**WHAT THE TASK ASKS**
Copy out exactly the lines from the start of the data to the line containing "return skin". Include both.

***** SOURCE EXCERPT

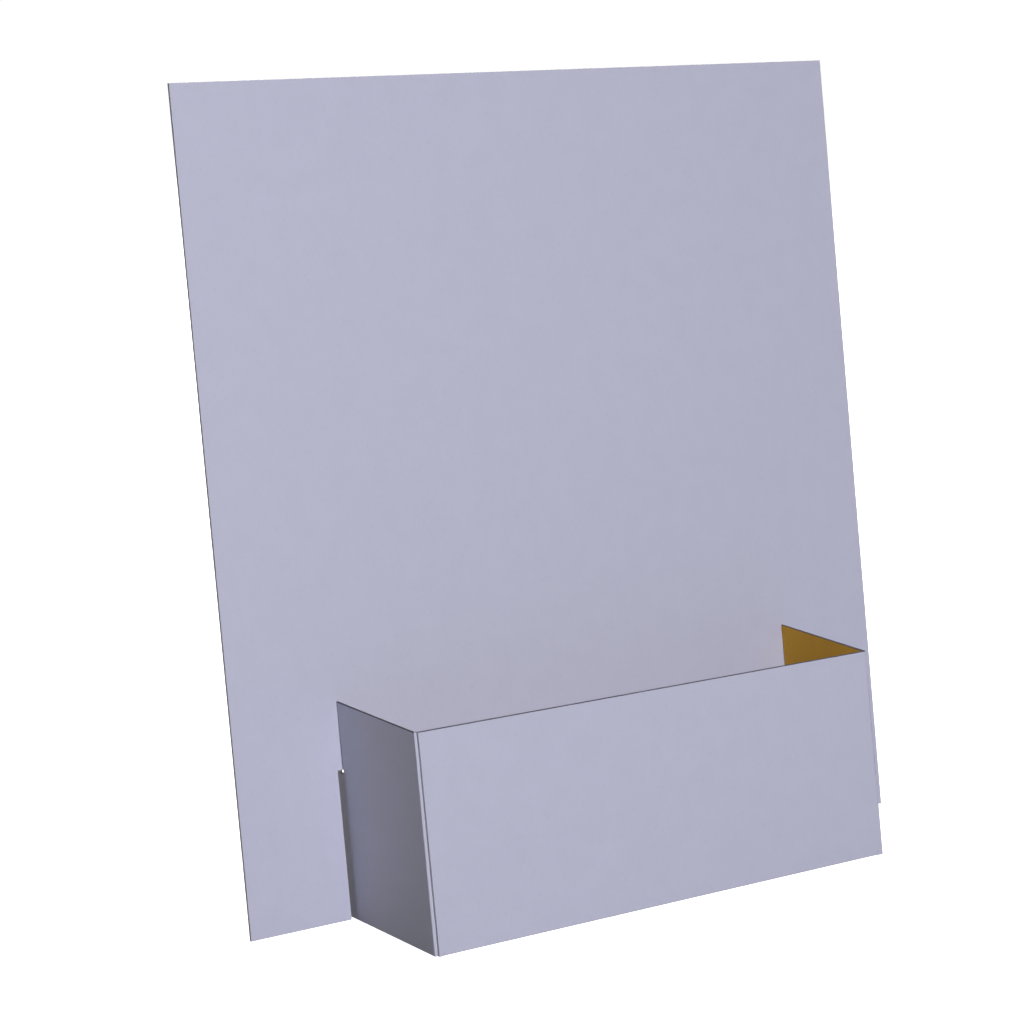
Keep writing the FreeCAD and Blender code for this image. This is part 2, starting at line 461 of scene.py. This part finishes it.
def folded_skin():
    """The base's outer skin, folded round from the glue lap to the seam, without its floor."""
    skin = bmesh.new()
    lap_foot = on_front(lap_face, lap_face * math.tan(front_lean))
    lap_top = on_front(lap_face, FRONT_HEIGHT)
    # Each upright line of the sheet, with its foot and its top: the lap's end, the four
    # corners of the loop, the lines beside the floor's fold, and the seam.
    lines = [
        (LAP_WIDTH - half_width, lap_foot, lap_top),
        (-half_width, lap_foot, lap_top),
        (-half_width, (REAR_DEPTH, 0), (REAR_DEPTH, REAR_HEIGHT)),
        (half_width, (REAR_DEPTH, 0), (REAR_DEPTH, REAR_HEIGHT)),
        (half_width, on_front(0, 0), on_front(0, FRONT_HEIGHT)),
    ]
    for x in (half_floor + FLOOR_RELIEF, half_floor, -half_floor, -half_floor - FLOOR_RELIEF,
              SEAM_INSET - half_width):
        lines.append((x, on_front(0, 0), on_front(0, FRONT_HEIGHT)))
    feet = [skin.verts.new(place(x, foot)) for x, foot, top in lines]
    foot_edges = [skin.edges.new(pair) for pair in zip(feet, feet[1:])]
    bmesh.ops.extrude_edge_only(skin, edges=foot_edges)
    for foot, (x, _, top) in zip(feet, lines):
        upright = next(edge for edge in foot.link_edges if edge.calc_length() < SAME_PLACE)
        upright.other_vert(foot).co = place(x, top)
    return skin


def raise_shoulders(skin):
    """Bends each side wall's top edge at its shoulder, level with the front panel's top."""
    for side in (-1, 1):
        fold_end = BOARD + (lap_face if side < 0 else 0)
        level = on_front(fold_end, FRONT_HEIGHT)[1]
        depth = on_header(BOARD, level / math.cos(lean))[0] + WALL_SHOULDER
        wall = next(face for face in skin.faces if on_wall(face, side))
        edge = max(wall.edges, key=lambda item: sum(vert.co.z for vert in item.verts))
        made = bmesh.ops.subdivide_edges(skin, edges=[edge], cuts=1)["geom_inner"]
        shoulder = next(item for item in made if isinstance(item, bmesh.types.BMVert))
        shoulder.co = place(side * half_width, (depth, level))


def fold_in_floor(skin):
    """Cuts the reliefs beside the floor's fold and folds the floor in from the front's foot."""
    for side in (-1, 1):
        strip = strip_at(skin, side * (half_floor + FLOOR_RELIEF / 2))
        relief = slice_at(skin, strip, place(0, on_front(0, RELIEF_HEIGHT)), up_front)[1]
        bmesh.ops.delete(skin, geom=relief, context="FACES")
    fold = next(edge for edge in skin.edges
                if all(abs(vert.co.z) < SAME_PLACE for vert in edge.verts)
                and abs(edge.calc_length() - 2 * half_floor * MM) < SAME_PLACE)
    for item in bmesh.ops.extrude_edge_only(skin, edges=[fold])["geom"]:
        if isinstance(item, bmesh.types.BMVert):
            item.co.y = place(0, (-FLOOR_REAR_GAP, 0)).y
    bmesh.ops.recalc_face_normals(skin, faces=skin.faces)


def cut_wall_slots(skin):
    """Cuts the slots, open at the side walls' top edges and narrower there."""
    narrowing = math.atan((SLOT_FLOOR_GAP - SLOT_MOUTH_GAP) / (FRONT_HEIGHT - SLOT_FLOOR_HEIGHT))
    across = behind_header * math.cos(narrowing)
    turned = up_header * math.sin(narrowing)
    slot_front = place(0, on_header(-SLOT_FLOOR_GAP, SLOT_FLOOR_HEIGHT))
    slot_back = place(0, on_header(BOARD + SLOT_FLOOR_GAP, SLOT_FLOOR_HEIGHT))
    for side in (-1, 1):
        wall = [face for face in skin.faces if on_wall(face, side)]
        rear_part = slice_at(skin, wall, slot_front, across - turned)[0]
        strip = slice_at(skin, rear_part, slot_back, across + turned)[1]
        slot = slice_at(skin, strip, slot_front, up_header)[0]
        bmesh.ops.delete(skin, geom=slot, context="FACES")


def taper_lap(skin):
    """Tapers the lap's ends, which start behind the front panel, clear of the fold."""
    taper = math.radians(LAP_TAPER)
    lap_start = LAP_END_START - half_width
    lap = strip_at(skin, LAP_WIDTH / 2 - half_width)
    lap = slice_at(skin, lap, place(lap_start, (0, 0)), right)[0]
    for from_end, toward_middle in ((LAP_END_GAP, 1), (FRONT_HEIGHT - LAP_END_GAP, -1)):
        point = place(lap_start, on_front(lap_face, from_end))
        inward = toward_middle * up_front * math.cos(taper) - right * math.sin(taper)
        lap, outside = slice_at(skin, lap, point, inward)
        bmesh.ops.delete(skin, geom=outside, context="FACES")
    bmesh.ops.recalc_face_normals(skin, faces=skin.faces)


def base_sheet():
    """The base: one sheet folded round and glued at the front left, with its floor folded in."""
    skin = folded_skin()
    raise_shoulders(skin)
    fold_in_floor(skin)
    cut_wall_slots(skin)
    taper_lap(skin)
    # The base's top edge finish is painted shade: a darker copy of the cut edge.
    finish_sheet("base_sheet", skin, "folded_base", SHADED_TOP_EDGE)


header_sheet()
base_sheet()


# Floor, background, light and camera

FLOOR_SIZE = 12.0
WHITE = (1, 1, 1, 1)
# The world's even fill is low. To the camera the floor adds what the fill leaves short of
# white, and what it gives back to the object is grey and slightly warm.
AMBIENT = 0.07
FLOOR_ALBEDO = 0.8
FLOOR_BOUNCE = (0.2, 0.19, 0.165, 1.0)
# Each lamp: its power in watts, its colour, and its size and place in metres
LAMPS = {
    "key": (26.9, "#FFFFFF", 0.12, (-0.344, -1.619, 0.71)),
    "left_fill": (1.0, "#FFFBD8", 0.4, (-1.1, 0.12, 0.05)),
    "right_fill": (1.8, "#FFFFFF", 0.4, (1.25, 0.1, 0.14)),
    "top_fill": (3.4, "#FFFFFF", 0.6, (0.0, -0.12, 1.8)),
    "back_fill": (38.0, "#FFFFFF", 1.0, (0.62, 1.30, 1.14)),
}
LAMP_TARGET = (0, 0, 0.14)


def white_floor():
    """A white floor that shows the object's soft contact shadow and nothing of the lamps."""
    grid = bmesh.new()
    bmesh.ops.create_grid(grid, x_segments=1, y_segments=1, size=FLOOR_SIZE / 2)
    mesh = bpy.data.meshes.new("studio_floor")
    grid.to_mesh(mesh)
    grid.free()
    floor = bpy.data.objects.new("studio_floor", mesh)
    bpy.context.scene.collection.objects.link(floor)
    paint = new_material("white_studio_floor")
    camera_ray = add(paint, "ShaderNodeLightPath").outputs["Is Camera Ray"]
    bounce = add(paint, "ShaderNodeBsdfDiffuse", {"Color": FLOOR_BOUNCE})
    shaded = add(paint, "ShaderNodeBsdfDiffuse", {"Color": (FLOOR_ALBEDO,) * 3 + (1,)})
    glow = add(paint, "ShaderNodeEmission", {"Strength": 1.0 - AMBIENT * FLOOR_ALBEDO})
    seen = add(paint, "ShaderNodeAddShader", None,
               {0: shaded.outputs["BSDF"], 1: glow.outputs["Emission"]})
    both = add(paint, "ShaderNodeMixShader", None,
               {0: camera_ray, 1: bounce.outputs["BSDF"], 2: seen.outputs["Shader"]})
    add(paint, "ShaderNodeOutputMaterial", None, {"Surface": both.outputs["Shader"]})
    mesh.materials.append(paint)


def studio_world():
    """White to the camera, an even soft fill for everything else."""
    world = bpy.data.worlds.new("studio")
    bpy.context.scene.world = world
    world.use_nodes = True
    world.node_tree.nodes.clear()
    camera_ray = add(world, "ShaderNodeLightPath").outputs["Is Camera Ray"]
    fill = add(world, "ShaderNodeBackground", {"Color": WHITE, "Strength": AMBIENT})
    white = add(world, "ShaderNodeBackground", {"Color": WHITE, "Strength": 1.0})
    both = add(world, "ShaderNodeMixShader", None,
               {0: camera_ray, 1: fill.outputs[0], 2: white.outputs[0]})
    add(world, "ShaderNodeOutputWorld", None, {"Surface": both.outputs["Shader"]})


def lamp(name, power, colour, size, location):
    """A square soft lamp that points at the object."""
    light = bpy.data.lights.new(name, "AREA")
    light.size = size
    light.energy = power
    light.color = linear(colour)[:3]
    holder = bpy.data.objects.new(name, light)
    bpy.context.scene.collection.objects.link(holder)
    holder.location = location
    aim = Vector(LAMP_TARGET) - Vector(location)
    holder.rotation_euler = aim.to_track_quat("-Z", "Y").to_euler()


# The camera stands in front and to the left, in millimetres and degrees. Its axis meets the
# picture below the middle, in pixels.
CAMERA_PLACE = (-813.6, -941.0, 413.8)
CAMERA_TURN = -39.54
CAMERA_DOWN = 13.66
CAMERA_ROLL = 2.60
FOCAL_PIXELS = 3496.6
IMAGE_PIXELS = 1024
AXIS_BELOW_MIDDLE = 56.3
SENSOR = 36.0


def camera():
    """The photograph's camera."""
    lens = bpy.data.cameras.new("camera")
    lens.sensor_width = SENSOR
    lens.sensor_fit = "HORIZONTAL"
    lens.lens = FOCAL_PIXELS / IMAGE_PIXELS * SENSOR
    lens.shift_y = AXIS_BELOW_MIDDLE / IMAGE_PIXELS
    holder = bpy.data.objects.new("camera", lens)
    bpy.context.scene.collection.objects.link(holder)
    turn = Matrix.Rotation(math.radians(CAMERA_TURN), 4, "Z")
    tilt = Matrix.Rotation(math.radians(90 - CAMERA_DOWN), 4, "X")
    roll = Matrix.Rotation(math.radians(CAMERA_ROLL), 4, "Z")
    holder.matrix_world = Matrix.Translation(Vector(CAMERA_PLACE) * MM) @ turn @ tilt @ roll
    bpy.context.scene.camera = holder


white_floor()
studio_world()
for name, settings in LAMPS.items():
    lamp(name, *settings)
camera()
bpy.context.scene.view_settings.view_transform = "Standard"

**********

**REPLY TO THE TASK**
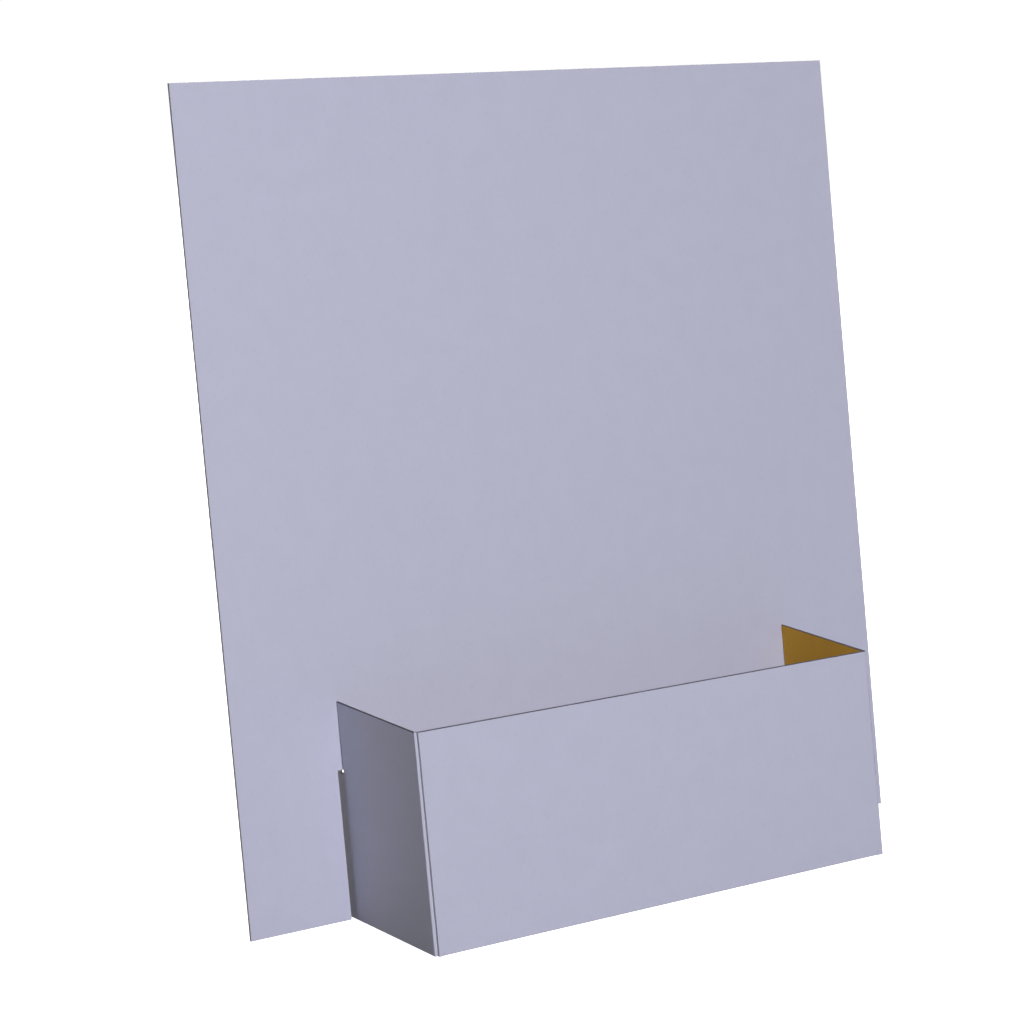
Keep writing the FreeCAD and Blender code for this image. This is part 2, starting at line 461 of scene.py. This part finishes it.
def folded_skin():
    """The base's outer skin, folded round from the glue lap to the seam, without its floor."""
    skin = bmesh.new()
    lap_foot = on_front(lap_face, lap_face * math.tan(front_lean))
    lap_top = on_front(lap_face, FRONT_HEIGHT)
    # Each upright line of the sheet, with its foot and its top: the lap's end, the four
    # corners of the loop, the lines beside the floor's fold, and the seam.
    lines = [
        (LAP_WIDTH - half_width, lap_foot, lap_top),
        (-half_width, lap_foot, lap_top),
        (-half_width, (REAR_DEPTH, 0), (REAR_DEPTH, REAR_HEIGHT)),
        (half_width, (REAR_DEPTH, 0), (REAR_DEPTH, REAR_HEIGHT)),
        (half_width, on_front(0, 0), on_front(0, FRONT_HEIGHT)),
    ]
    for x in (half_floor + FLOOR_RELIEF, half_floor, -half_floor, -half_floor - FLOOR_RELIEF,
              SEAM_INSET - half_width):
        lines.append((x, on_front(0, 0), on_front(0, FRONT_HEIGHT)))
    feet = [skin.verts.new(place(x, foot)) for x, foot, top in lines]
    foot_edges = [skin.edges.new(pair) for pair in zip(feet, feet[1:])]
    bmesh.ops.extrude_edge_only(skin, edges=foot_edges)
    for foot, (x, _, top) in zip(feet, lines):
        upright = next(edge for edge in foot.link_edges if edge.calc_length() < SAME_PLACE)
        upright.other_vert(foot).co = place(x, top)
    return skin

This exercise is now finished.